Das bedeutet, zunächst einmal mit deutlichem Vorsprung Nummer 1 in Deutschland zu bleiben. Das heißt zweitens: Auch wenn sie einer Fortführung der jetzigen Koalition sicher den Vorzug gibt, muss sie innerlich bereits auf andere Konstellationen eingestellt sein für den Fall, dass die Freien Demokraten an der 5-Prozent-Hürde scheitern sollten. Und dieser „Plan B“ heißt für Merkel logischerweise: Große Koalition.

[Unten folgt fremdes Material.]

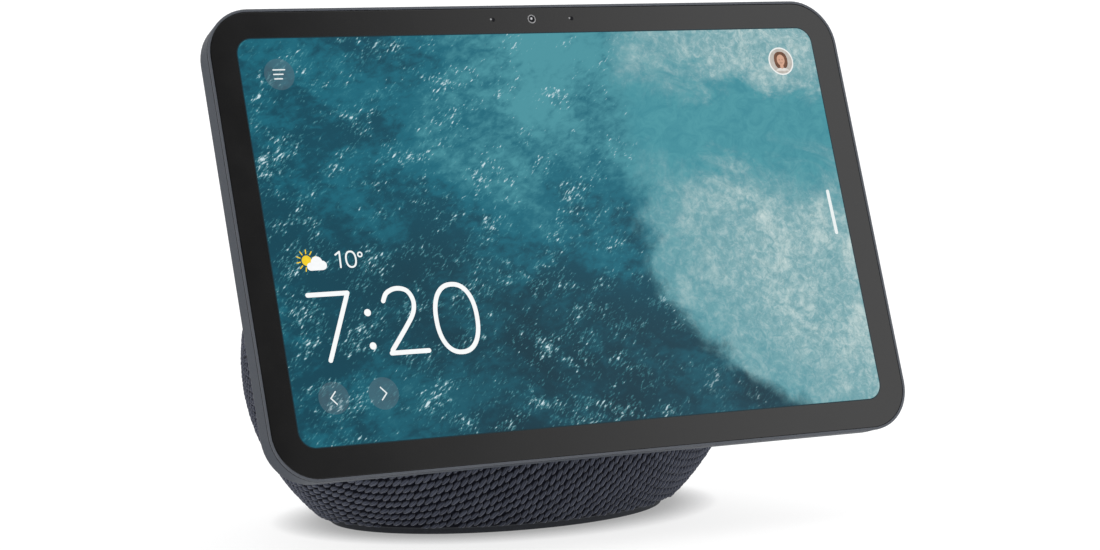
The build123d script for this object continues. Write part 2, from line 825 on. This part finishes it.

Spekulationen über den "Tag danach"
Aber mit wem an der Spitze. Wenn Peer Steinbrück nicht wortbrüchig würde, wäre ein solches Bündnis mit ihm nicht machbar. „Nie wieder als Juniorpartner unter Merkel!“. Immer und immer wieder war in den vergangenen Monaten dieses Glaubensbekenntnis von ihm zu hören. Genau das aber öffnet schon heute Tür und Tor für die abenteuerlichsten Spekulationen für den „Tag danach“ – also für den Fall, dass der unberechenbare Wähler am Ende doch nicht so entscheidet, wie es in den politischen Hinterstübchen ausgeklügelt wird.
Schlüge dann vielleicht doch noch einmal die Stunde des pragmatischen Frank-Walter Steinmeier als Kompromissperson um der Staatsräson willen? Oder gar des viel jüngeren und ohne Zweifel ehrgeizigen Sigmar Gabriel, der – zu seinem Leidwesen - bisher halt immer unter dem Ruf des Flatterhaften zu leiden hat?